So what do you think? Also, is making Active Directory and Windows authentication a requirement okay? Does the app need to play with Windows Sharepoint Services and Sharepoint Portal Server?

 

Vote today!

Comments

  • Anonymous
    March 16, 2004
    I think its a good idea. Its always hit or miss with this kind of thing, but I think you will hit a good number with this idea. I know if this was something released in the first version of visual studio.net I would have implemented it at my former company.

    Issue tracking is one of those things that all software companies should have but not all do.


    Pri 1 - Features C,A,J
    Pri 2 - all the rest

    Kudos, good idea

  • Anonymous
    March 16, 2004

    Prj 1 - Features C, D, J, I
    Prj 2 - All the rest

    AD/ Windows Auth?
    Ok for everyone in the AD, but please don't make it a requirement for users as users could be spread across the nation usng different OSes. Would really prefer Forms Auth.

    Sharepoint Services and Sharepoint Portal Server?
    Again, this is OK for the admins and advanced users but please consider that there will be users on Unix/Mac machines that will access this resource

    I am really excited about this :-)

    thanks,
    -ron

  • Anonymous
    March 16, 2004
    The comment has been removed

  • Anonymous
    March 16, 2004
    The comment has been removed

  • Anonymous
    March 16, 2004
    Love the idea of the starter kit. However I think the ASP.NET team has done a fairly good job with their starter kits. I would love to see more starter kits in the Windows Forms arena...

  • Anonymous
    March 16, 2004
    I think its a good idea, you can never have too many ready made applications. I however have to agree with Dan to a point, "One size does not fit all"

  • Anonymous
    March 16, 2004
    excellent idea
    i see this kind of app implemented over and over again ...
    it's a good idea in that it's tickling admin/support stuff to install and learn .NET on the server side AND helping them with their daily work

  • Anonymous
    March 16, 2004
    You have been Taken Out! Thanks for the post.

  • Anonymous
    March 16, 2004
    I agree that "one-size-doesnt-fit-all". But the point in releasing the source code with the starter kits is exactly that they are Starter Kits - a point from which you can develop them further and adjust them too your needs. They are not shrink-wrapped products.

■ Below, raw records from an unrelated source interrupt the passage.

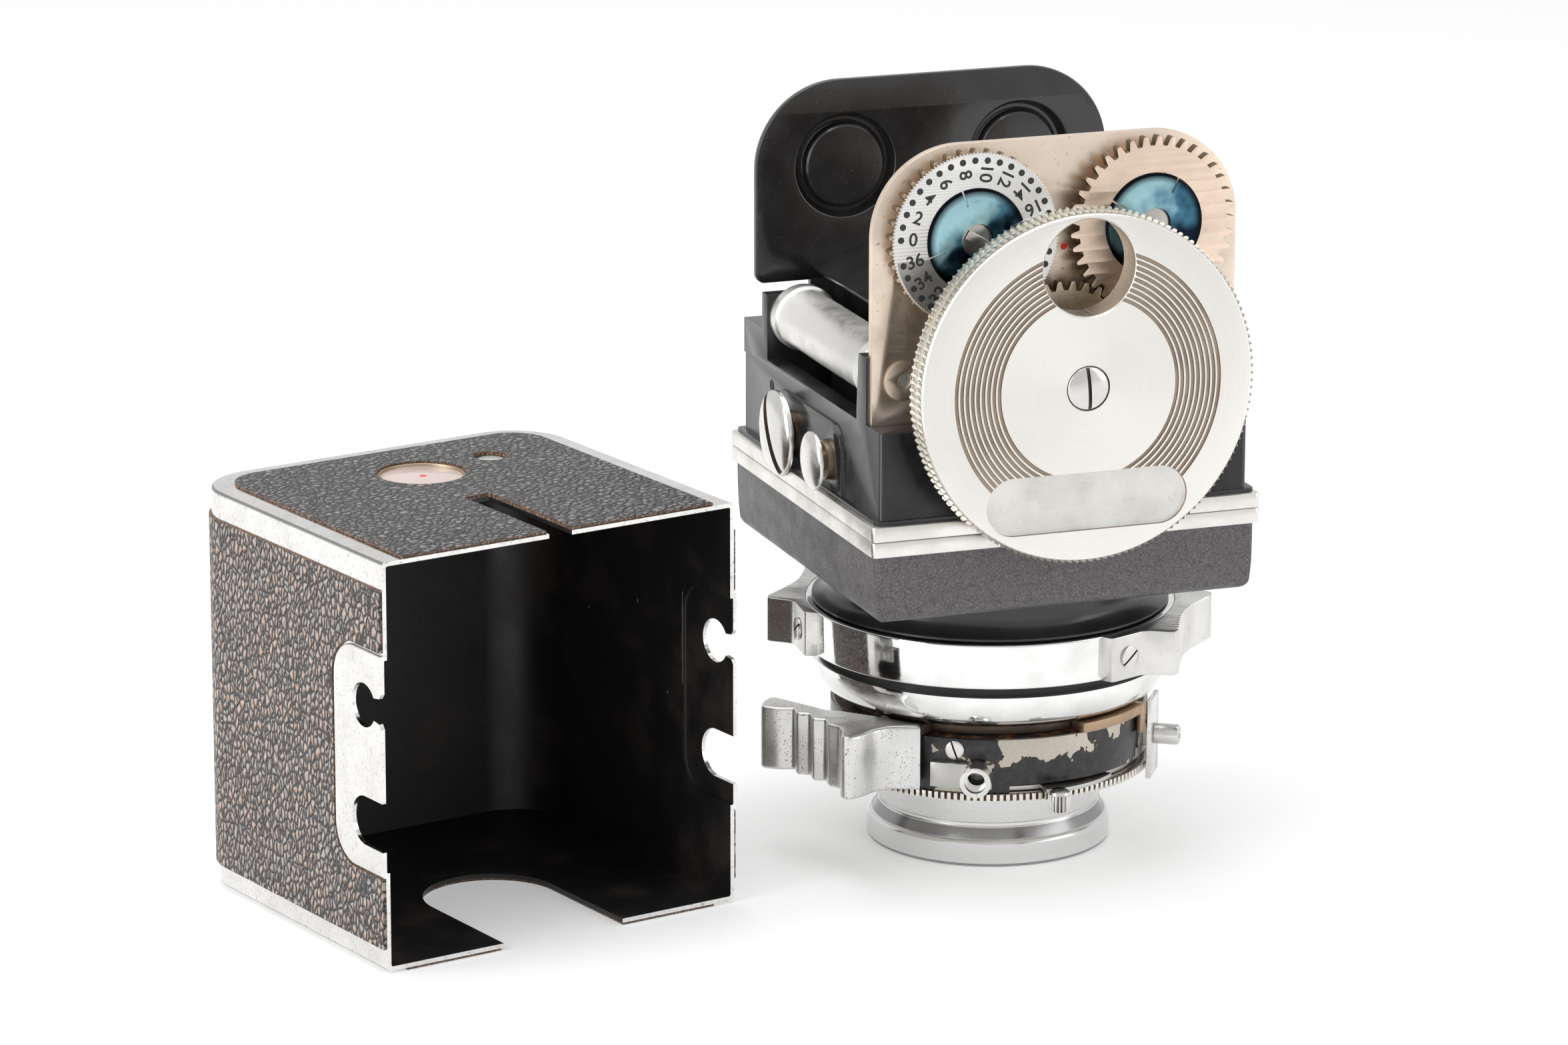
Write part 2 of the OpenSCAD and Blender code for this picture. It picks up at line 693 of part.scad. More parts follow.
// Black plate with a pressed cup for each cassette and a stem that stands in the housing
module back_plate() color([0.1, 0.1, 0.1]) difference() {
    union() {
        facing(-back_y, back_t) plate_outline(z_sill + cheek_top + 0.3);
        facing(-back_y, back_t) translate([-stem_hw, z_body + 2]) square([2 * stem_hw, 30]);
        for (x = [-1, 1]) translate([x * spool_x, back_y, z_spool]) rotate([-90, 0, 0])
            cylinder(r = cup_r, h = back_t + cup_deep);
    }
    for (x = [-1, 1]) translate([x * spool_x, back_y - cut, z_spool]) rotate([-90, 0, 0]) difference() {
        cylinder(r = cup_r - 0.9, h = cut + cup_deep);
        cylinder(r = cup_r - 2.2, h = cut + 3);
    }
}
cup_r = 8.2;
cup_deep = 1.4;

module tripod_bush() color("silver") translate([0, back_y + back_t, z_wheel]) rotate([-90, 0, 0])
    tube(bush_r, tripod_r, 0, bush_len);
bush_len = 4.4;

// Gears and wheel

// Teeth with straight flanks, one tooth centred on the given angle
module gear_outline(teeth, phase) {
    pitch_r = gear_module * teeth / 2;
    step = 360 / teeth;
    tip = pitch_r + 0.9 * gear_module;
    root = pitch_r - 1.15 * gear_module;
    polygon([for (i = [0:teeth - 1], k = [[root, -0.33], [tip, -0.12], [tip, 0.12], [root, 0.33]])
        polar(k[0], phase + (i + k[1]) * step)]);
}

// Angle of a spool gear's tooth that puts a gap where the drive gear has a tooth
function mesh_phase(a) = let (
    drive_step = 360 / drive_teeth,
    spool_step = 360 / spool_teeth,
    behind = (a / drive_step) - floor(a / drive_step)
) a + 180 + (behind + 0.5) * spool_step;

module drive_gear() color("darkkhaki") translate([0, 0, z_wheel]) facing(gear_face, gear_t) difference() {
    gear_outline(drive_teeth, 0);
    circle(shaft_r);
}

module spool_gear(a, x) translate([x, 0, z_spool]) facing(gear_face, gear_t) difference() {
    gear_outline(spool_teeth, mesh_phase(a));
    circle(spindle_r);
}
module counter_gear() color("darkkhaki") spool_gear(180 - mesh_angle, -spool_x);
module takeup_gear() color("tan") spool_gear(mesh_angle, spool_x);

module counter_dial() color("gainsboro") translate([-spool_x, 0, z_spool])
    facing(dial_face, dial_t) difference() {
        circle(dial_r);
        circle(spindle_r);
    }

// Domed spring washer with four short slots
module dome(face, turn) rotate([90, 0, 0]) translate([0, 0, face]) difference() {
    rotate_extrude() polygon([
        [spindle_r, 0], [dome_r, 0], [dome_r, 0.15], [dome_r * 0.85, dome_h * 0.6],
        [dome_r * 0.65, dome_h * 0.9], [dome_r * 0.45, dome_h], [spindle_r, dome_h]
    ]);
    for (a = [0:90:270]) rotate(turn + a) translate([dome_r - 2.4, -0.15, -cut]) cube([4, 0.3, 4]);
}
module counter_dome() color("steelblue") translate([-spool_x, 0, z_spool]) dome(dial_face, 17);
module takeup_dome() color("steelblue") translate([spool_x, 0, z_spool]) dome(gear_face, 59.5);

// Spindle through the plate with a cross blade for the cassette's spool
module spool_fork(face) rotate([90, 0, 0]) union() {
    translate([0, 0, plate_y - plate_t - 1.5])
        cylinder(r = spindle_r, h = face + 0.1 - plate_y + plate_t + 1.5);
    translate([-spindle_r + 0.3, -0.6, plate_y - plate_t - 6]) cube([2 * spindle_r - 0.6, 1.2, 5]);
    translate([0, 0, plate_y + 0.2]) cylinder(r = spindle_r + 1.5, h = gear_face - gear_t - plate_y - 0.2);
}
module supply_fork() color("dimgray") translate([-spool_x, 0, z_spool]) {
    spool_fork(dial_face);
    rotate([90, 0, 0]) rotate(60) translate([-0.7, -1.9, dial_face]) cube([1.4, 3.8, dome_h]);
    rotate([90, 0, 0]) translate([0, 0, gear_face])
        cylinder(r = spindle_r + 2, h = dial_face - dial_t - gear_face);
}
module takeup_fork() color("dimgray") translate([spool_x, 0, z_spool]) spool_fork(gear_face + 0.2);

module wheel_shaft() color("silver") translate([0, 0, z_wheel]) rotate([90, 0, 0]) union() {
    translate([0, 0, cheek_front + 0.1]) cylinder(r = shaft_r, h = wheel_y - 1.6 - cheek_front - 0.1);
    translate([0, 0, plate_y + 0.2]) cylinder(r = shaft_r + 2.5, h = gear_face - gear_t - plate_y - 0.2);
}

// Wheel with a finger hole, fine rings on both sides and a flat pocket below
module advance_wheel() color("gainsboro") translate([0, -wheel_y, z_wheel]) rotate([-90, 0, 0])
    difference() {
        cylinder(r = wheel_r, h = wheel_t);
        translate([0, -finger_up, -cut]) cylinder(r = finger_r, h = wheel_t + 2 * cut);
        translate([0, 0, -cut]) cylinder(r = shaft_r, h = wheel_t + 2 * cut);
        translate([0, 0, -cut]) cylinder(r = seat_r, h = cut + 0.6);
        translate([0, pocket_down, -cut]) linear_extrude(cut + 0.5) pocket_outline();
        translate([0, 0, wheel_t / 2]) tube(wheel_r + cut, wheel_r - 0.6, -0.35, 0.7);
    }
module pocket_outline() union() {
    square([pocket_w - pocket_h, pocket_h], center = true);
    for (x = [-1, 1]) translate([x * (pocket_w - pocket_h) / 2, 0]) circle(pocket_h / 2);
}
seat_r = 3.4;
pocket_w = 31.8;
pocket_h = 8.8;
pocket_down = 17.1;

module wheel_screw() color("silver") translate([0, -wheel_y + 0.6, z_wheel]) rotate([90, 0, 0]) union() {
    rotate(94) slotted_screw(seat_r - 0.05, 1.2);
    translate([0, 0, -1]) cylinder(r = shaft_r - 0.05, h = 1.05);
}

// Side fasteners

// Slotted disc on a neck that the shell's notch slips over
module clamp_disc() translate([0, disc_y, z_side]) rotate([0, 90, 0]) union() {
    translate([0, 0, house_w / 2 - 2]) cylinder(r = disc_pin_r, h = 3);
    translate([0, 0, house_w / 2 + pad_t + 0.05])
        cylinder(r = neck_disc_r, h = disc_seat - house_w / 2 - pad_t);
    translate([0, 0, disc_seat]) rotate(60) difference() {
        intersection() {
            cylinder(r = disc_r, h = 1.9);
            translate([0, 0, 1.9 - 22]) sphere(r = 22);
        }
        translate([-disc_r - cut, -0.75, 0.8]) cube([2 * (disc_r + cut), 1.5, 2]);
    }
}
module clamp_disc_right() color("silver") clamp_disc();
module clamp_disc_left() color("silver") mirror([1, 0, 0]) clamp_disc();

// Round-headed stud: pushed in, its waist lies in the shell's wall and the keyhole's mouth slips over it
module lock_stud() translate([0, -stud_y, z_side]) rotate([0, 90, 0]) union() {
    translate([0, 0, house_w / 2 - 2]) cylinder(r = neck_stud_r, h = 2 + pad_t + 0.9);
    translate([0, 0, house_w / 2]) cylinder(r = waist_r, h = pad_t + 2);
    translate([0, 0, house_w / 2 + pad_t + 1.95]) intersection() {
        cylinder(r = stud_r, h = 1.5);
        translate([0, 0, 1.5 - 9.5]) sphere(r = 9.5);
    }
}
module lock_stud_right() color("silver") lock_stud();
module lock_stud_left() color("silver") mirror([1, 0, 0]) lock_stud();

// Film shell, drawn in its own frame: x across, y from the open edge inwards, z up as it stands

module shell_place() translate([shell_x, shell_y, leather_t]) rotate(shell_turn) children();

// Camera place (depth, height) as a place on the shell's side wall
function on_side(y, z) = [z - z_body, shell_h / 2 - y];

module shell_outline(grow) union() {
    r = shell_corner + grow;
    translate([-grow, 0]) square([shell_w + 2 * grow, shell_depth + grow - r]);
    translate([-grow + r, 0]) square([shell_w + 2 * grow - 2 * r, shell_depth + grow]);
    for (x = [-grow + r, shell_w + grow - r]) translate([x, shell_depth + grow - r]) circle(r);
}

// A round hole straight through both side walls, and its mouth to the open edge
module through_sides(y, r, mouth) translate([-5, on_side(y, z_side)[0], on_side(y, z_side)[1]]) {
    rotate([0, 90, 0]) cylinder(r = r, h = shell_w + 10);
    translate([0, -cut - side_up, -mouth / 2]) cube([shell_w + 10, cut + side_up, mouth]);
}

module tab_outline(grow) intersection() {
    translate([0, (tab_from + tab_to) / 2 - leather_t])
        rounded(2 * (tab_depth + grow), tab_to - tab_from + 2 * grow, tab_round + grow);
    translate([-0.01, 0]) square([40, 70]);
}

module shell_box() color("silver") shell_place() difference() {
    union() {
        linear_extrude(shell_h) shell_outline(0);
        translate([-pad_t, 0, 0]) rotate([90, 0, 90]) linear_extrude(shell_w + 2 * pad_t) tab_outline(0);
    }
    translate([0, 0, shell_t]) linear_extrude(shell_h - 2 * shell_t) shell_inside();
    translate([-pad_t + shell_t, 0, 0]) rotate([90, 0, 90])
        linear_extrude(shell_w + 2 * pad_t - 2 * shell_t) tab_outline(-shell_t);
    translate([-pad_t + shell_t, -cut, tab_from - leather_t + shell_t])
        cube([shell_w + 2 * pad_t - 2 * shell_t, cut + 3, tab_to - tab_from - 2 * shell_t]);
    through_sides(-stud_y, keyhole_r, keyhole_mouth);
    through_sides(disc_y, notch_r, 2 * notch_r);
    front_cuts(0);
    back_cut(0);
}

module shell_inside() difference() {
    translate([shell_t, -cut]) square([shell_w - 2 * shell_t, shell_depth - shell_t + cut]);
    for (x = [0, 1]) translate([x * shell_w, shell_depth]) mirror([x, 0]) corner_fill();
}
// What a round inner corner leaves outside it
module corner_fill() difference() {
    translate([-1, -shell_corner]) square([shell_corner + 1, shell_corner + 1]);
    translate([shell_corner, -shell_corner]) circle(shell_corner - shell_t);
}

// Slot for the wheel's shaft and the two windows, in the wall that faces the wheel
module front_cuts(grow) translate([shell_w / 2, 0, shell_h / 2]) {
    translate([-slot_w / 2 - grow, -cut, 0]) cube([slot_w + 2 * grow, slot_depth + cut, shell_h]);
    translate([0, index_up, 0]) cylinder(r = window_r + grow, h = shell_h);
    translate([spool_x - 0.6, z_spool - z_body, 0]) cylinder(r = peep_r + grow, h = shell_h);
}
index_up = wheel_up + finger_up + 0.7;

// Arch that goes round the tripod bush, in the wall at the back
module back_cut(grow) translate([shell_w / 2, wheel_up, -cut]) {
    cylinder(r = u_r + grow, h = 2 * cut + shell_t);
    translate([-u_r - grow, -40, 0]) cube([2 * (u_r + grow), 40, 2 * cut + shell_t]);
}

module shell_leather_wrap() color([0.16, 0.13, 0.12]) shell_place() difference() {
    translate([0, 0, rim_low]) linear_extrude(shell_h - rim_low - rim_top) difference() {
        shell_outline(leather_t);
        shell_outline(0);
        translate([-5, -cut]) square([shell_w + 10, cut + 0.3]);
    }
    translate([-5, 0, 0]) rotate([90, 0, 90]) linear_extrude(shell_w + 10) tab_outline(0.4);
}

// Leather of one flat wall, set in from the rims
module leather_sheet(z) translate([0, 0, z]) linear_extrude(leather_t) union() {
    r = shell_corner - edge_in;
    translate([edge_in, 0.2]) square([shell_w - 2 * edge_in, shell_depth - edge_in - r - 0.2]);
    translate([edge_in + r, 0.2]) square([shell_w - 2 * (edge_in + r), shell_depth - edge_in - 0.2]);
    for (x = [edge_in + r, shell_w - edge_in - r]) translate([x, shell_depth - edge_in - r]) circle(r);
}
module shell_leather_front() color([0.14, 0.12, 0.12]) shell_place() difference() {
    leather_sheet(shell_h);
    front_cuts(0.3);
}
module shell_leather_back() color([0.14, 0.12, 0.12]) shell_place() difference() {
    leather_sheet(-leather_t);
    back_cut(0.3);
}

module index_window() color("mistyrose", 0.5) shell_place()
    translate([shell_w / 2, index_up, shell_h - shell_t]) cylinder(r = window_r - 0.02, h = shell_t - 0.05);
module gear_window() color("white", 0.5) shell_place()
    translate([shell_w / 2 + spool_x - 0.6, z_spool - z_body, shell_h - shell_t])
        cylinder(r = peep_r - 0.02, h = shell_t);

shell_box();
shell_leather_wrap();
shell_leather_front();
shell_leather_back();
index_window();
gear_window();
film_housing();
frame_upper();
frame_lower();
lens_box();
neck_dish();
mount_drum();
lock_ring();
lock_grip_left();
lock_grip_right();
grip_screws();
bowl_ring();
grip_handle();
shutter_housing();
cover_band();
cover_screws();
speed_ring();
aperture_lever();
release_socket();
release_plunger();
release_lever();
sync_plate();
sync_post();
lens_barrel();
front_ring();
front_glass();
rear_glass();
shutter_blade(0);  // shutter_blade_1
shutter_blade(1);  // shutter_blade_2
shutter_blade(2);  // shutter_blade_3
shutter_blade(3);  // shutter_blade_4
shutter_blade(4);  // shutter_blade_5
advance_wheel();
wheel_screw();
wheel_shaft();
drive_gear();
counter_gear();
counter_dial();
counter_dome();
supply_fork();
takeup_gear();
takeup_dome();
takeup_fork();
gear_plate();
back_plate();
plate_bushes();
roller_left();
roller_right();
film_roof();
pressure_plate();
clamp_disc_left();
clamp_disc_right();
lock_stud_left();
lock_stud_right();
tripod_bush();
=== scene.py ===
"""Looks of the camera and its film shell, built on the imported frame. Lengths here are in millimetres
in the frame's axes, and each piece is scaled to metres when it is placed."""
import json
import math

import bmesh
import bpy
from mathutils import Matrix, Vector

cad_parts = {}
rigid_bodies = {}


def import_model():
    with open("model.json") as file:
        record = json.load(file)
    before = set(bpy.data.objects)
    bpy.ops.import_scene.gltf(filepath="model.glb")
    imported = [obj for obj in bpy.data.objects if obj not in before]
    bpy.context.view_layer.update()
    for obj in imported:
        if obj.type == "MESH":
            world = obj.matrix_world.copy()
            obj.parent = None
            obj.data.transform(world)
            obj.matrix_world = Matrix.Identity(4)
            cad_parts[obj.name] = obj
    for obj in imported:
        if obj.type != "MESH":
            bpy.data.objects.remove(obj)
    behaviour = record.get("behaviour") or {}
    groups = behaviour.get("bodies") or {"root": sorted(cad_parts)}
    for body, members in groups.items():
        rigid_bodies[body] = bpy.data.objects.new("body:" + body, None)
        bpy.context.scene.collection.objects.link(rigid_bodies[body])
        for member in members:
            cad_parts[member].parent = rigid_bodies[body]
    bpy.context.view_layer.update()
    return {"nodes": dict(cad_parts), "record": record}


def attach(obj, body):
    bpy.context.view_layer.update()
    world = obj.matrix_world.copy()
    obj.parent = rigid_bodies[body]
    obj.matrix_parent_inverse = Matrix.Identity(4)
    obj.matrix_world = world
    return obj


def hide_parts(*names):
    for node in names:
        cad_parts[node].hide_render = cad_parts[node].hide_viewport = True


MM = 0.001
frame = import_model()
RECORD = frame["record"]
NODE_BODY = {node: body for body, nodes in RECORD["behaviour"]["bodies"].items() for node in nodes}

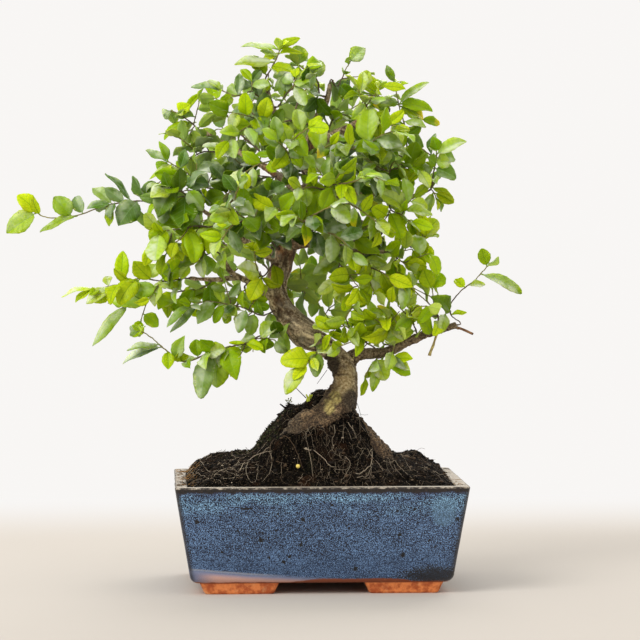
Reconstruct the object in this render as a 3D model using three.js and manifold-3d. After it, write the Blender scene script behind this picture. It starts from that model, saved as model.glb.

    One thing that comes to mind about the Sharepoint integration: How about exposing the data as WebServices? That would make it easy to create WebParts that use the information gathered by the tool.

    So I vote YES - more starter kits please!

    >S

  • Anonymous
    March 16, 2004
    The comment has been removed

  • Anonymous
    March 16, 2004
    I know you want to make something for Whidbey, but why couldn't this be one of those Solution for Intranet kits, and run on Windows SharePoint Services? ;)

  • Anonymous
    March 16, 2004
    PRI1 a, c, d, f
    PRI2 b, k
    PRI3 g, h, i, j

    The kits should be modular and plugins friendly.
    Rainbox and DotNetNuke are much better than IBuySpy

    The kits can be hosted on gotdotnet workspace, where many people will be contributing. And due to continuous on going work, end developer will be getting releases continuously and ofcourse of better quality.

  • Anonymous
    March 16, 2004
    Sounds a lot like another Duwamish or Northwind (although I always figured it would be pretty neat to start a real-life Duwamish or Northwind and just use the sample "products" as the primary biz system). Is that the kind of thing were these features incubate, or is this a conceptually separate and true app that is expected to be used rather than as a learning tool?

  • Anonymous
    March 16, 2004
    It's a good idea, but not so much as a stand-alone kit. I'd make it as a series of modules that are easily installed into something else like one of the portal apps that already exist.

  • Anonymous
    March 16, 2004
    The comment has been removed

  • Anonymous
    March 16, 2004
    I think that this is a good idea. Other comments have said it: you can't hit everything that everyone wants thought - that's why the source is included!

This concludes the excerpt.